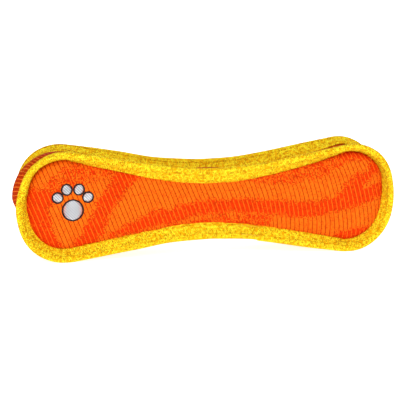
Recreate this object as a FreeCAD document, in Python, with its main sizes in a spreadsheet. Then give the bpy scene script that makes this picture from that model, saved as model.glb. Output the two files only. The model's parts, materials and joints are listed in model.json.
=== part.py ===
import FreeCAD, Part
import math
import os
import re
import Sketcher
from FreeCAD import Placement, Rotation, Vector

# A stuffed, bone-shaped retrieving bumper for dogs. It stands on its long lower edge:
# X runs along the bone, Y through its depth (the front looks towards -Y) and Z is up.
# Two cloth panels and a side gusset make the cover. Where a panel meets the gusset, their
# margins lie together in a folded webbing tape, which flares forward as a stiff lip.

os.makedirs("parts", exist_ok=True)
doc = FreeCAD.newDocument("bumper")
sheet = doc.addObject("Spreadsheet::Sheet", "Sizes")

SIZES = [
    # the bone outline, measured on the crest of the tape, half by half (degrees for slopes)
    ("half_length", 152.5),
    ("end_radius", 69.6),
    ("upper_lobe", 44.0),
    ("lower_lobe", 44.7),
    ("upper_waist", 27.4),
    ("lower_waist", 29.7),
    ("upper_corner", 35.5),
    ("lower_corner", 37.4),
    ("upper_slope", 11.1),
    ("lower_slope", 9.3),
    ("rest_flat", 0.5),
    # the folded webbing tape and its lean from the plane of the panel
    ("crest_depth", 19.5),
    ("fold_radius", 2.4),
    ("tape_thickness", 1.3),
    ("tape_reach", 10.3),
    ("tape_lean", 35),
    # the cover cloth and its margins inside the tape
    ("cloth", 0.8),
    ("cloth_gap", 0.1),
    ("margin_tip", 0.6),
    ("seam_exit", 1.3),
    ("crown_depth", 19.8),
    ("crown_inset", 22.0),
    ("crown_lap", 1.5),
    ("crown_proud", 0.1),
    ("gusset_inset", 5.0),
    # the lining
    ("lining", 0.5),
    ("panel_lining_drop", 0.5),
    ("gusset_lining_drop", 0.2),
    ("panel_lining_start", 34),
    ("gusset_lining_end", 48),
    # sewing threads
    ("thread_radius", 0.3),
    ("thread_lift", 0.03),
    ("crest_row", 1.2),
    ("base_row", 8.3),
    ("seam_row", 10.95),
    ("seam_thread_radius", 0.2),
    # embroidered paw
    ("paw_across", -109),
    ("paw_up", 1.0),
    ("paw_heel_radius", 7.6),
    ("paw_toe_radius", 3.6),
    ("paw_toe_circle", 13.2),
    ("paw_thickness", 0.7),
    ("paw_rim", 1.0),
    ("paw_rim_thickness", 0.5),
    ("backing_length", 40),
    ("backing_height", 32),
    ("backing_thickness", 0.25),
    ("backing_depth", 18.6),
    # the fibre filling
    ("fill_inset", 8.0),
    ("fill_depth", 17.8),
    ("fill_edge", 13.5),
    ("fill_hole_radius", 27.5),
    ("fill_hole_depth", 12.0),
    # the squeaker in each lobe and its pouch
    ("squeaker_across", 105),
    ("squeaker_radius", 19.5),
    ("squeaker_belly", 22.0),
    ("squeaker_depth", 10.0),
    ("squeaker_wall", 1.0),
    ("squeaker_rim", 3.0),
    ("squeaker_gap", 0.1),
    ("holder_radius", 4.1),
    ("holder_bore", 2.6),
    ("holder_flange", 5.5),
    ("holder_inner_end", 5.0),
    ("reed_width", 5.1),
    ("reed_thickness", 0.3),
    ("reed_length", 4.0),
    ("pouch_radius", 24.7),
    ("pouch_depth", 11.6),
    ("pouch_shoulder", 3.2),
    ("pouch_cloth", 0.7),
    ("pouch_seam", 2.3),
    ("pouch_gap", 0.05),
]
for row, (alias, value) in enumerate(SIZES, start=1):
    sheet.set(f"A{row}", alias)
    sheet.set(f"B{row}", str(value))
    sheet.setAlias(f"B{row}", alias)
doc.recompute()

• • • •

(What the exercise asks) Output the lines above verbatim and in full.

(Answer to this exercise)
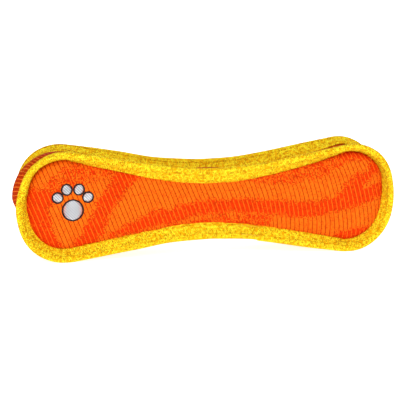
Recreate this object as a FreeCAD document, in Python, with its main sizes in a spreadsheet. Then give the bpy scene script that makes this picture from that model, saved as model.glb. Output the two files only. The model's parts, materials and joints are listed in model.json.
=== part.py ===
import FreeCAD, Part
import math
import os
import re
import Sketcher
from FreeCAD import Placement, Rotation, Vector

# A stuffed, bone-shaped retrieving bumper for dogs. It stands on its long lower edge:
# X runs along the bone, Y through its depth (the front looks towards -Y) and Z is up.
# Two cloth panels and a side gusset make the cover. Where a panel meets the gusset, their
# margins lie together in a folded webbing tape, which flares forward as a stiff lip.

os.makedirs("parts", exist_ok=True)
doc = FreeCAD.newDocument("bumper")
sheet = doc.addObject("Spreadsheet::Sheet", "Sizes")

SIZES = [
    # the bone outline, measured on the crest of the tape, half by half (degrees for slopes)
    ("half_length", 152.5),
    ("end_radius", 69.6),
    ("upper_lobe", 44.0),
    ("lower_lobe", 44.7),
    ("upper_waist", 27.4),
    ("lower_waist", 29.7),
    ("upper_corner", 35.5),
    ("lower_corner", 37.4),
    ("upper_slope", 11.1),
    ("lower_slope", 9.3),
    ("rest_flat", 0.5),
    # the folded webbing tape and its lean from the plane of the panel
    ("crest_depth", 19.5),
    ("fold_radius", 2.4),
    ("tape_thickness", 1.3),
    ("tape_reach", 10.3),
    ("tape_lean", 35),
    # the cover cloth and its margins inside the tape
    ("cloth", 0.8),
    ("cloth_gap", 0.1),
    ("margin_tip", 0.6),
    ("seam_exit", 1.3),
    ("crown_depth", 19.8),
    ("crown_inset", 22.0),
    ("crown_lap", 1.5),
    ("crown_proud", 0.1),
    ("gusset_inset", 5.0),
    # the lining
    ("lining", 0.5),
    ("panel_lining_drop", 0.5),
    ("gusset_lining_drop", 0.2),
    ("panel_lining_start", 34),
    ("gusset_lining_end", 48),
    # sewing threads
    ("thread_radius", 0.3),
    ("thread_lift", 0.03),
    ("crest_row", 1.2),
    ("base_row", 8.3),
    ("seam_row", 10.95),
    ("seam_thread_radius", 0.2),
    # embroidered paw
    ("paw_across", -109),
    ("paw_up", 1.0),
    ("paw_heel_radius", 7.6),
    ("paw_toe_radius", 3.6),
    ("paw_toe_circle", 13.2),
    ("paw_thickness", 0.7),
    ("paw_rim", 1.0),
    ("paw_rim_thickness", 0.5),
    ("backing_length", 40),
    ("backing_height", 32),
    ("backing_thickness", 0.25),
    ("backing_depth", 18.6),
    # the fibre filling
    ("fill_inset", 8.0),
    ("fill_depth", 17.8),
    ("fill_edge", 13.5),
    ("fill_hole_radius", 27.5),
    ("fill_hole_depth", 12.0),
    # the squeaker in each lobe and its pouch
    ("squeaker_across", 105),
    ("squeaker_radius", 19.5),
    ("squeaker_belly", 22.0),
    ("squeaker_depth", 10.0),
    ("squeaker_wall", 1.0),
    ("squeaker_rim", 3.0),
    ("squeaker_gap", 0.1),
    ("holder_radius", 4.1),
    ("holder_bore", 2.6),
    ("holder_flange", 5.5),
    ("holder_inner_end", 5.0),
    ("reed_width", 5.1),
    ("reed_thickness", 0.3),
    ("reed_length", 4.0),
    ("pouch_radius", 24.7),
    ("pouch_depth", 11.6),
    ("pouch_shoulder", 3.2),
    ("pouch_cloth", 0.7),
    ("pouch_seam", 2.3),
    ("pouch_gap", 0.05),
]
for row, (alias, value) in enumerate(SIZES, start=1):
    sheet.set(f"A{row}", alias)
    sheet.set(f"B{row}", str(value))
    sheet.setAlias(f"B{row}", alias)
doc.recompute()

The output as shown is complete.